How then shall we make sense of freedom? There are a number of good options. Venerable Bishop Fulton Sheen, of course, is excellent. The Catechism of the Catholic Church (par. 1781+) is very good. But we can also go further back than either of these and look at St. Paul, who almost seems to have been writing for our own times. In his letter to the Galatians, he tells the Galatians that they “have been called to liberty” (Galatians 5:13). But he quickly clarifies to the Galatians that that liberty is of a particular sort:
[M]ake not liberty an occasion to the flesh, but by charity of the spirit serve one another. For all the law is fulfilled in one word: Thou shalt love thy neighbour as thyself. But if you bite and devour one another; take heed you be not consumed one of another. I say then, walk in the spirit, and you shall not fulfill the lusts of the flesh. For the flesh lusteth against the spirit: and the spirit against the flesh; for these are contrary one to another: so that you do not the things that you would… (Galatians 5:13-17)

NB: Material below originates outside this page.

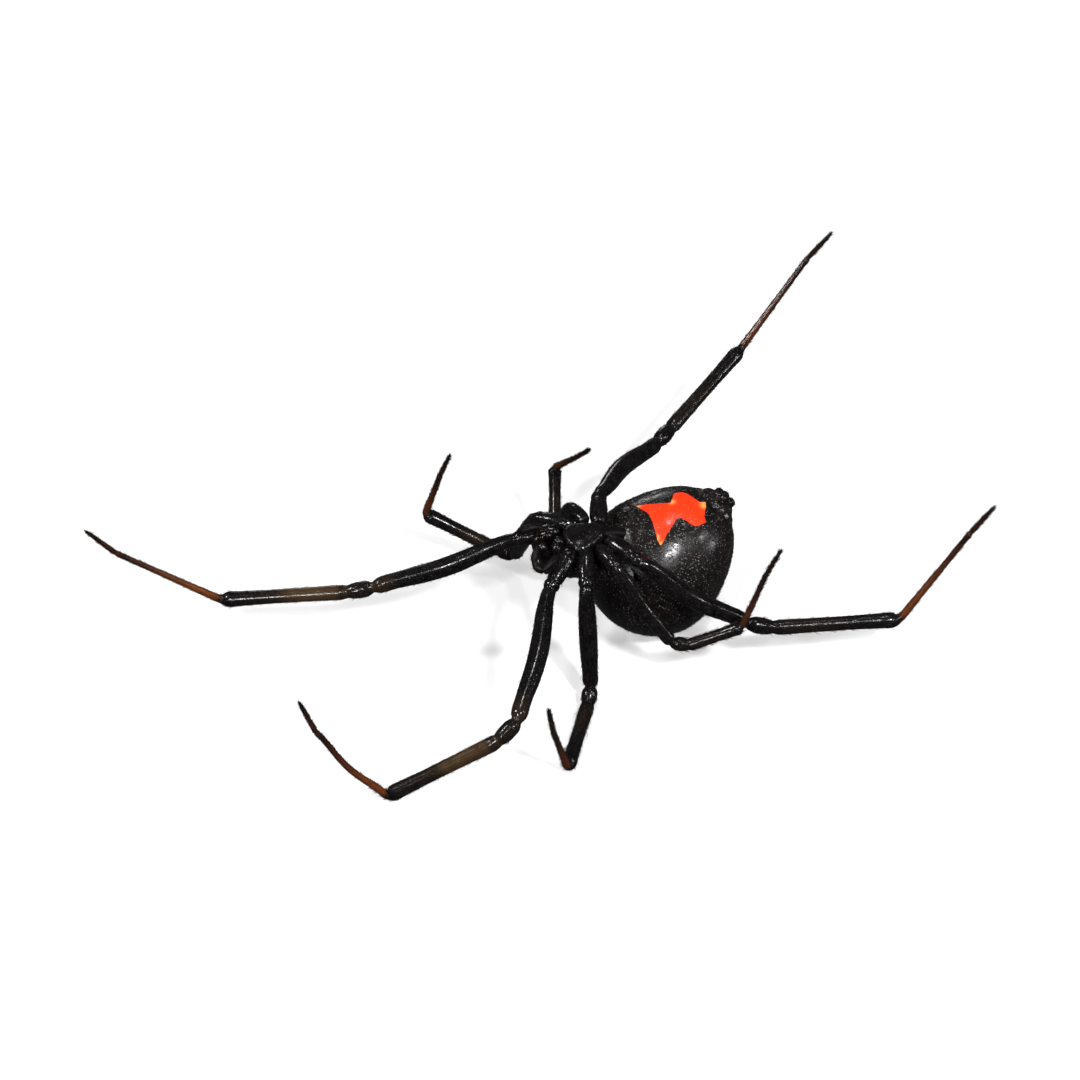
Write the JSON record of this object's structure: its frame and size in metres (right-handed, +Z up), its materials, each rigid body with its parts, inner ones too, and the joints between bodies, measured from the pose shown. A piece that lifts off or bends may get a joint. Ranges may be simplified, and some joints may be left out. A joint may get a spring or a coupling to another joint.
{
  "type": "black widow spider",
  "caption": "Adult female black widow spider lying on its back, legs spread as in its web, with the red hourglass on its round belly.",
  "frame": {"origin": "centre of the small flat on the back of the abdomen, where the spider rests on the floor", "axes": "+Z up out of the belly, +X from the head towards the spinnerets and along the longest reach of the legs, +Y to the far side of the picture"},
  "size_m": [0.0572, 0.0391, 0.0149],
  "materials": {
    "black_cuticle": "glossy black cuticle",
    "abdomen_cuticle": "satin black cuticle with a red hourglass",
    "brown_cuticle": "glossy brown cuticle",
    "fang": "polished dark brown"
  },
  "bodies": {
    "root": {"abdomen": "abdomen_cuticle", "carapace": "black_cuticle", "chelicera_left": "black_cuticle", "chelicera_right": "black_cuticle", "fang_left": "fang", "fang_right": "fang", "labium": "black_cuticle", "leg_1_left_coxa": "black_cuticle", "leg_1_left_femur": "black_cuticle", "leg_1_left_foot": "brown_cuticle", "leg_1_left_tibia": "black_cuticle", "leg_1_right_coxa": "black_cuticle", "leg_1_right_femur": "black_cuticle", "leg_1_right_foot": "brown_cuticle", "leg_1_right_tibia": "black_cuticle", "leg_2_left_coxa": "black_cuticle", "leg_2_left_femur": "black_cuticle", "leg_2_left_foot": "brown_cuticle", "leg_2_left_tibia": "black_cuticle", "leg_2_right_coxa": "black_cuticle", "leg_2_right_femur": "black_cuticle", "leg_2_right_foot": "brown_cuticle", "leg_2_right_tibia": "black_cuticle", "leg_3_left_coxa": "black_cuticle", "leg_3_left_femur": "black_cuticle", "leg_3_left_foot": "brown_cuticle", "leg_3_left_tibia": "black_cuticle", "leg_3_right_coxa": "black_cuticle", "leg_3_right_femur": "black_cuticle", "leg_3_right_foot": "brown_cuticle", "leg_3_right_tibia": "black_cuticle", "leg_4_left_coxa": "black_cuticle", "leg_4_left_femur": "black_cuticle", "leg_4_left_foot": "brown_cuticle", "leg_4_left_tibia": "black_cuticle", "leg_4_right_coxa": "black_cuticle", "leg_4_right_femur": "black_cuticle", "leg_4_right_foot": "brown_cuticle", "leg_4_right_tibia": "black_cuticle", "maxilla_left": "black_cuticle", "maxilla_right": "black_cuticle", "palp_left_femur": "black_cuticle", "palp_left_tibia": "black_cuticle", "palp_right_femur": "black_cuticle", "palp_right_tibia": "black_cuticle", "pedicel": "brown_cuticle", "spinnerets": "brown_cuticle", "sternum": "black_cuticle"}
  },
  "joints": []
}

It seems that St Paul knew perfectly well how much a temptation liberty could be to human beings. You are free, he tells them, but, not free for the flesh. Lest we complain of unclarity or ambiguity, Paul is very specific. Our freedom is not to be an excuse to indulge the flesh. What do we mean by the flesh? He writes:
Now the works of the flesh are manifest, which are fornication, uncleanness, immodesty, luxury, idolatry, witchcrafts, enmities, contentions, emulations, wraths, quarrels, dissensions, sects, envies, murders, drunkenness, revellings, and such like. Of the which I foretell you, as I have foretold to you, that they who do such things shall not obtain the kingdom of God. (Galatians 5:19-21)
People sometimes complain (wrongly) that St. Paul was writing for his own time and so has nothing to say to ours. But Scripture is written for us as well. We are not so different from our ancestors as we often might like to think. Their temptations are ours as well, and one of the most basic temptations, going back to the garden of Eden, is the temptation to abuse our freedom. G.K. Chesterton once put it this way:
When God put man in a garden
He girt him with a sword,
And sent him forth a free knight
That might betray his lord…
Man was created free, and that was a freedom for good or ill even the freedom to betray his Lord. Like the Galatians of Paul’s day, freedom included the temptation to abuse that freedom. serves the lusts of the flesh, the same lusts to which we are so tempted today. We call practicing them exercising our freedom, but in truth, there is no freedom in them, only slavery, the worst slavery of all, the slavery of sin.
And such “freedom,” which is really mere license, cannot be without consequence, as Paul assures the Galatians, and us. For true freedom is not a freedom from consequence. It does not “free” us from the consequences of our actions nor to do anything that we, in our fallen natures, might wish. It frees us to do what we ought to live the life that God has made us to live. And that, according to Paul, is the life of the Spirit. We are to walk in the spirit, not according to the lusts of the flesh: “But the fruit of the Spirit is, charity, joy, peace, patience, benignity, goodness, longanimity, Mildness, faith, modesty, continency, chastity” (Galatians 5: 22-23).
Modern Americans like to consider themselves the most free country in the world or in human history. This may or may not be so, but, if we are, we will not long remain so if our liberty descends into mere license. If freedom becomes only an excuse to indulge in the lusts of the flesh, then we will have found that we have been reduced to mere slavery.